You don’t mention a rap sheet or other dire consequences of less-involved fathering, and you did deem the result worth marrying, so I’ll make the admittedly big leap to his having been more or less successfully reared.

Then I’ll use that to ask: Why are you treating your/your father’s strictness as the only legitimate approach? Isn’t it possible “good cops” get some things right?

There are many shades of parenting between hands-off and strict, “pals” and adversaries.

Your son, in his way, is begging you to try one.

Your husband, in his way, is begging you to try one.

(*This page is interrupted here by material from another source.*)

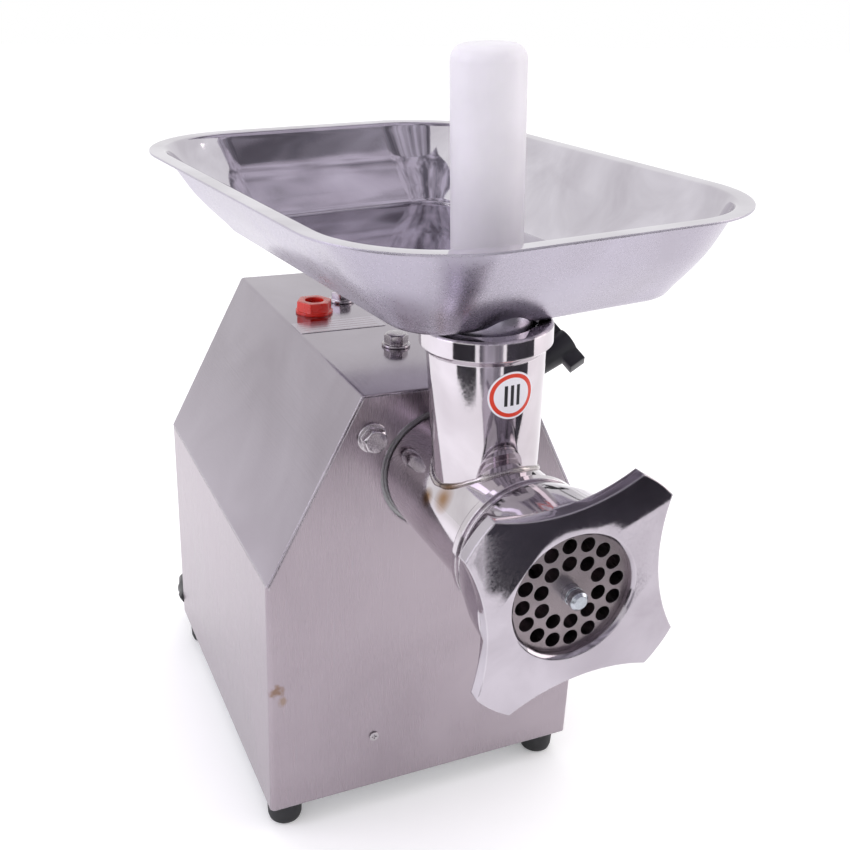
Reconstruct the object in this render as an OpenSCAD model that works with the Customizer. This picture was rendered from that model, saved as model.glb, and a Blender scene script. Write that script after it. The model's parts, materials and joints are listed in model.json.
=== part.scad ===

And after reading what you think is necessary parenting, and what I see as a needless power struggle, I am begging you to try one.

I absolutely share your definition of a successful adult. I also agree it’s important for co-parents to back each other.

But your emphasis on enforcement over autonomy is undermining both outcomes now. Effective cops protect and build community, too.

If you’re worried you’ll be to blame if your son becomes an inconsiderate adult, then stop — you’ve made your values and expectations clear to him for umpteen years. He’s gotten your message as well as he’s going to.

So start trusting him to finish the job of making those values his own.

Or not, if that’s what he chooses. He’s your son, not your sonbot.

As you await those results, you can still be an effective parent. You can negotiate hard with your husband to replace good/bad coppery with consensus. And concessions.

You can agree your son’s room is his jurisdiction (barring extremes, like vermin or contraband), and hold your lines on common spaces. Sure, Son can have the keys . . . after he does his dishes.

You can make him responsible for his own laundry.

You can allow him a voice in these expectations and consequences. Not the last word, but a place at the table. Investment feeds compliance.

This is hard for — an affront to, even — believers in You-Parent-He-Child dogma, where if you want it done then he does it, period. But if it’s an adult you want, then rethink the iron fist/punishment system and tilt toward independence/rewards, which he’s crying out for and doesn’t include, I hope, only the rules set by Mommy.

The flagrant not-working of the old method is reason enough to try a new one. But add this, too: Authoritarian parents often get the spotless rooms they demand — the nanosecond their children achieve escape velocity and rarely come home again.

Your revoking his freedom for violating your standards for his personal space is a punch to his autonomy center — and, for a free-range co-parent, hard to back in parental solidarity.

If he doesn’t agree with them, then it’s actually to your husband’s credit that he won’t adopt your methods — though resistance so passive can make someone stricter out of frustration.

You’d address both of your problems at once, with husband and son, by letting your son take adulthood for a spin in all areas of his life where the consequences of failure are relatively minor.

When your reflex is to correct, remind yourself he has his own ideas, goals, self-image and agenda independent of yours. Some of it will be adolescent and/or misguided, but still important to him. Decide from there whether what you want to say needs to be said.